Although FHA announced in an April Mortgagee Letter that acceptance of digital case binders would be allowed for HECM loans in an effort to reduce the impact of the pandemic on the endorsement process, that has not stopped physical case binders from being mailed into the HOCs which are severely understaffed at the moment because of COVID-19.

“Towards the end of March, HUD made the decision to move all staff to mandatory telework,” Rose explained. “But we still had endorsements to do, and had cases in the office to endorse. So, the [Santa Ana] HOC stayed open for a few weeks with limited staff and contractors […] hoping that we could stay open and continue endorsing until Catalyst came online.”

Catalyst was being beta tested during this time, and while the hope to continue endorsements of paper case binders was present, the prospect simply became too problematic to continue because of the risk presented by the pandemic, Rose said. The move to telework was ultimately the right move and as Catalyst came online, some of the difficulty of endorsing loans went away. However, during this entire time with staff remaining home, paper case binders have not stopped coming into the HOC.

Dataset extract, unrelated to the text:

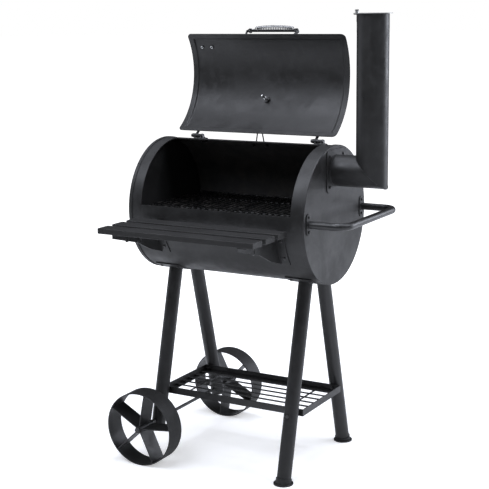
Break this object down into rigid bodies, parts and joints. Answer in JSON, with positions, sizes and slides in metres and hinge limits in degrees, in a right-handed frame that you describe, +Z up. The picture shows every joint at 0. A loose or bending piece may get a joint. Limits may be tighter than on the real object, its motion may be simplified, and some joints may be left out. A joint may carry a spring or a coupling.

“I was in the office a couple weeks ago, and the mail room is bursting,” Rose said. “And we will have to work through those files. As we come back into the office, we have case binders that need to be endorsed and we will focus on getting those. But, we have case binders that wanted to be endorsed but have now gotten endorsed through Catalyst.”

A lot of work remains and the case binders submitted physically but ultimately resubmitted and processed through Catalyst will also have to be weeded out of the binders, which will be a priority when staff returns to the office. Rising rates of infection across the country and in California specifically make the timing for that difficult to predict, however.

“When we do go back, our number one priority is going to be to sort through those binders and find the ones that are waiting to be endorsed,” Rose explained. “There’s going to be so many that have already been endorsed through Catalyst, but we’re going to work through that. When that’s going to happen, I don’t know. In California, we haven’t progressed in phase one [of the state’s reopening plan]. And I don’t know when we will.”